= 710s BC =

Decade

This article concerns the period 719 BC – 710 BC.

==Events and trends==
- 719 BC—Zhou Huan Wang of the Zhou dynasty becomes ruler of China.
- 719 BC—Revolt led by Yahu-Bihdi in Hamath is suppressed. Much of the population deported to Samaria and Hamath destroyed.
- 718 BC—Gyges becomes the ruler of Lydia.
- c. 717 BC—The Sicilian colony of Chersonesos is established.
- 717 BC—Assyrian king Sargon conquers the Neo-Hittite state of Carchemish.
- 717 BC—Sargon II founds a new capital for Assyria at Dur-Sharrukin.
- 717–716 BC — Sargon II leads his armies in a sweeping attack along the Philistine coast, where he defeats the pharaoh.
- 717 BC—Roman legend marks this as the date that Romulus ended his rule. Interregnum starts.
- 716 BC—Pythagoras of Laconia wins the stadion race at the 16th Olympic Games.
- 715 BC—Interregnum ends.
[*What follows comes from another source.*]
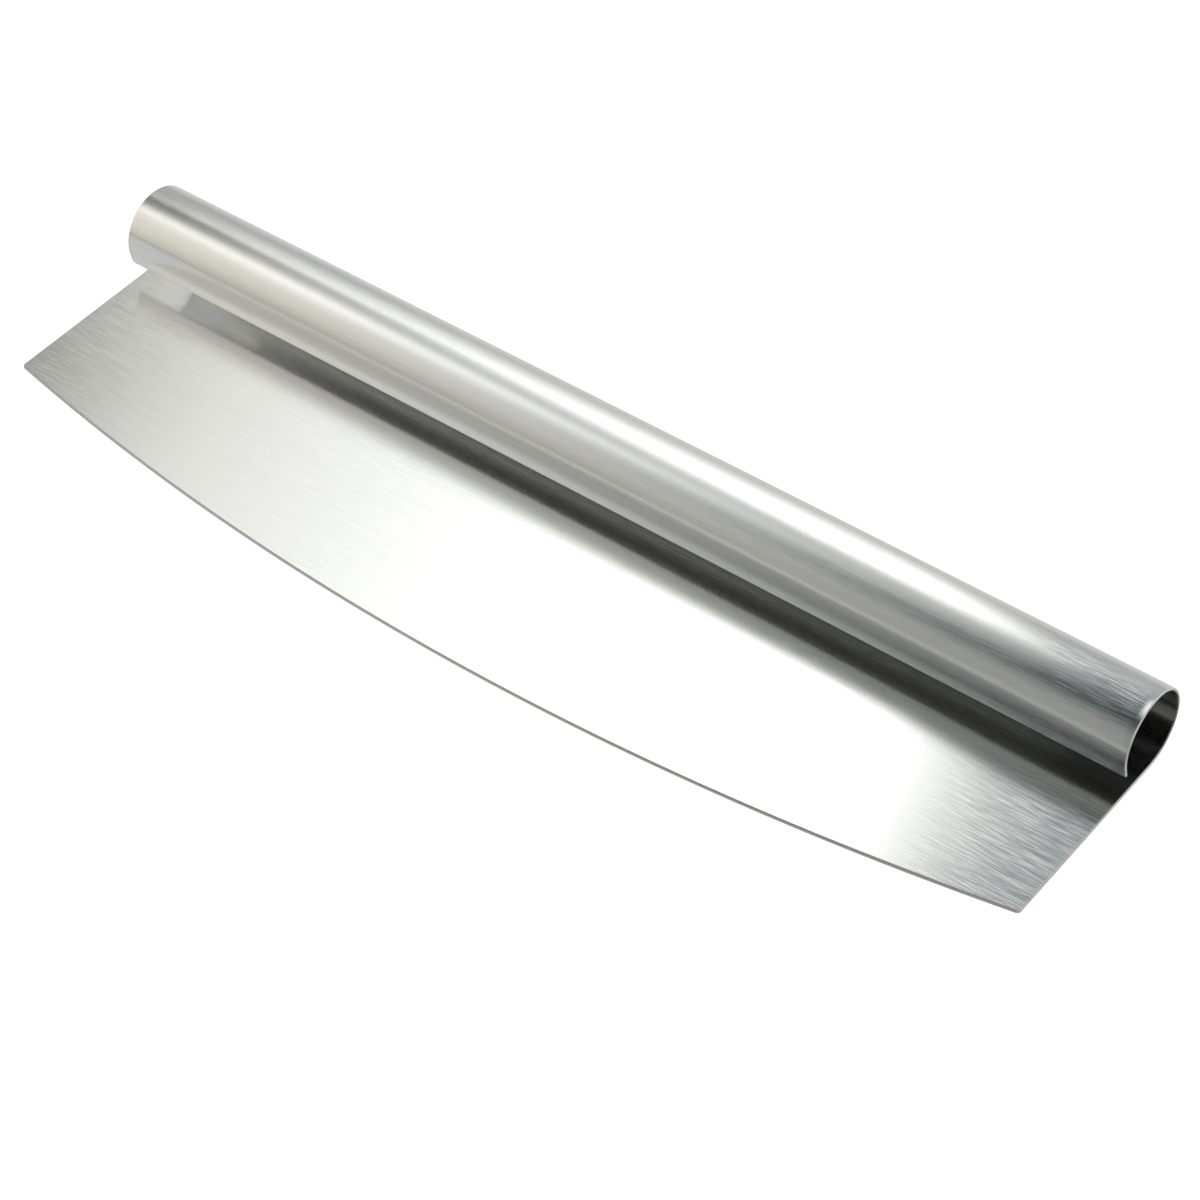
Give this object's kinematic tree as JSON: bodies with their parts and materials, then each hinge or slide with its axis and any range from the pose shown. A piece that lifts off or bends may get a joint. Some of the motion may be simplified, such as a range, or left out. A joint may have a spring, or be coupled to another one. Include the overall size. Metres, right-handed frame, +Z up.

Start of the reign of the second King of Rome — Numa Pompilius.
- c. 715 BC—Conquest of Messenia by Sparta ends.
- 713 BC—Numa Pompilius, King of Rome, reforms the Roman calendar, introducing January and February and adding 5 days to the calendar.
- 713 BC—Olmecs establish Monte Albán, the sacred city, and continue building pyramids.
- 712 BC—Numa Pompilius creates the office of Pontifex Maximus.
- 712 BC—Polus of Epidaurus wins the stadion race at the 17th Olympic Games.
- c. 710 BC—The Medes are united.

=== Year unknown ===
- Judah, Tyre and Sidon revolt against Assyria.

==Births and death==
- c. 716 BC—Ahaz, king of Judah, dies.
- 716 BC—Piye dies.
- 715 BC—Osorkon IV dies, ending the Twenty-second Dynasty of Egypt.
- 713 BC—Birth of semi-legendary Zalmoxis in Dacia.
- February 13 711 BC (according to legend)—Birth of semi-legendary Emperor Jimmu, the first Emperor of Japan.